Kritik der Gewalt

 

In der englischsprachigen Welt hat das Genre des Sachcomics mittlerweile eine Tradition. In diesem Kontext ist vor allem der Name Rius ein Begriff, dessen Comics über Freud, Marx, Lenin und Mao Anfang der 80er Jahre in deutscher Übersetzung im Rowohlt Verlag erschienen. Seit ein paar Jahren gibt es wieder eine Renaissance der Übersetzungen von Sachcomics in Deutschland – sei es aus dem Englischen oder mittlerweile auch vereinzelt aus dem Französischen. In diesem Kontext steht auch der neueste Sachcomic aus dem Hause Unrast – Kritik der Gewalt. Eine illustrierte Geschichte des radikalen Denkens von Brad Evans (Autor) und Sean Michael Wilson (Autor), welches von unterschiedlichen Zeichner*innen illustriert wurde. Das Vorwort hat Henry A. Giroux verfasst, der auch das Anliegen jenes Comics auf den Punkt bringt – « eine zeitgemässe Kritik der Gewalt (zu formulieren) » (S. 7). Ausgehend von einem real stattgefundenen Interview, welches die Journalistin Natasha Lennard mit Brad Evans für die New York Times führte, wird eine Kritik der Gewalt unter – z.T. sehr verkürzten – Rückgriffen auf unterschiedliche Philosoph*innen, Pädagog*innen, Psychoanalytiker*innen und Politolog*innen dargestellt. Zu ihnen zählen u.a. der eher für seine Gewaltaffinität bekannte algerische Psychoanalytiker Frantz Fanon, Hannah Arendt, Noam Chomsky, der umstrittene italienische Philosoph Giorgio Agamben und die Literaturwissenschaftlerin Susan Sontag. Insgesamt neun von ihnen ist jeweils ein eigenes Kapitel gewidmet, wo zwar auch andere Persönlichkeiten wie z.B. Walter Benjamin noch am Rande eine Erwähnung finden. Dabei verwundert gerade das Fehlen einzelner Vordenker*innen – sei es der russische Literat Leo Tolstoi, der indische Vorkämpfer Mahatma Gandhi oder auch der für die Einführung der Begriffe « strukturelle Gewalt » und « kulturelle Gewalt » bekannte Friedensforscher Johann Galtung. Generell scheint es Brad Evans insgesamt nicht sonderlich um die Begriffe zu gehen. Die von Hannah Arendt vorgenommene Unterscheidung von « Macht » und « Gewalt », die für eine sozialwissenschaftliche Analyse von Gewaltphänomenen mittlerweile unumgänglich ist, wird gar nicht thematisiert, sondern lediglich ihre Auseinandersetzung mit Eichmann und der « Banalität des Bösen ».

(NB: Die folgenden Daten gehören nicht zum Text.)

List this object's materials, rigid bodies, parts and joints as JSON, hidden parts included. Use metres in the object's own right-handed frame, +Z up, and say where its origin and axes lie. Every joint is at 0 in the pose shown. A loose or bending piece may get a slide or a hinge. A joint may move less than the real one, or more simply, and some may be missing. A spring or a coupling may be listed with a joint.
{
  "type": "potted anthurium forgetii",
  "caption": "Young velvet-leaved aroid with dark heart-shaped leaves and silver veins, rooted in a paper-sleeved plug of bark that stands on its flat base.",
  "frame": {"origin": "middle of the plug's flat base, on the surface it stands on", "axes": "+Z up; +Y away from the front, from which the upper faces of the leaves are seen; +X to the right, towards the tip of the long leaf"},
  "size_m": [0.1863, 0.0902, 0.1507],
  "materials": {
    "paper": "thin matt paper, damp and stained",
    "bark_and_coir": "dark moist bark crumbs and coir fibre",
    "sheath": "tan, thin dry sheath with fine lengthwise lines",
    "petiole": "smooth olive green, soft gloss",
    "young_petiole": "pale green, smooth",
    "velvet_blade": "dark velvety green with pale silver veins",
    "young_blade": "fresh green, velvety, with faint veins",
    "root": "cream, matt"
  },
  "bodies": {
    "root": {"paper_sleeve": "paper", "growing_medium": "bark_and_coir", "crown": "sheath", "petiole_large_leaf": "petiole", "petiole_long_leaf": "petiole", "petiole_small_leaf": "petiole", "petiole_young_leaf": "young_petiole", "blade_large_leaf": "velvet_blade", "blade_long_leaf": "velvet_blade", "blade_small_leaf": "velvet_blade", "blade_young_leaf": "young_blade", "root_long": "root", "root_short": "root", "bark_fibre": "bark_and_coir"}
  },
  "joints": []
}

Den Eindruck den der Comic hinterlässt, ist etwas zwiespältig. Die Auswahl der Autor*innen auf die akquiriert wird, ist nicht sonderlich innovativ. Es ist weitgehend der moderne Kanon der linken Szene, wenn es um Gewalt geht – und findet sich auch weitgehend in den üblichen Einführungswerken wieder. Zu dem fehlen wie bereits weiter oben erwähnt wichtige Begriffe und Theoretiker*innen, die zum Verständnis bzw. der Kritik der Gewalt benötigt werden. Andererseits bietet der Comic aber auch einen leichten – ohne in die Seichtigkeit abdriftenden – Zugang zum Verständnis der Philosophie einzelner Ansätze, was es zu einer dennoch guten Einführung in die Thematik macht.

 

Maurice Schuhmann

 

Brad Evans / Sean Michael Wilson: Kritik der Gewalt. Eine illustrierte Geschichte des radikalen Denkens, Unrast Verlag Münster 2017, 134 S., ISBN: 978-3-89771-228-7, Preis: 14,80€.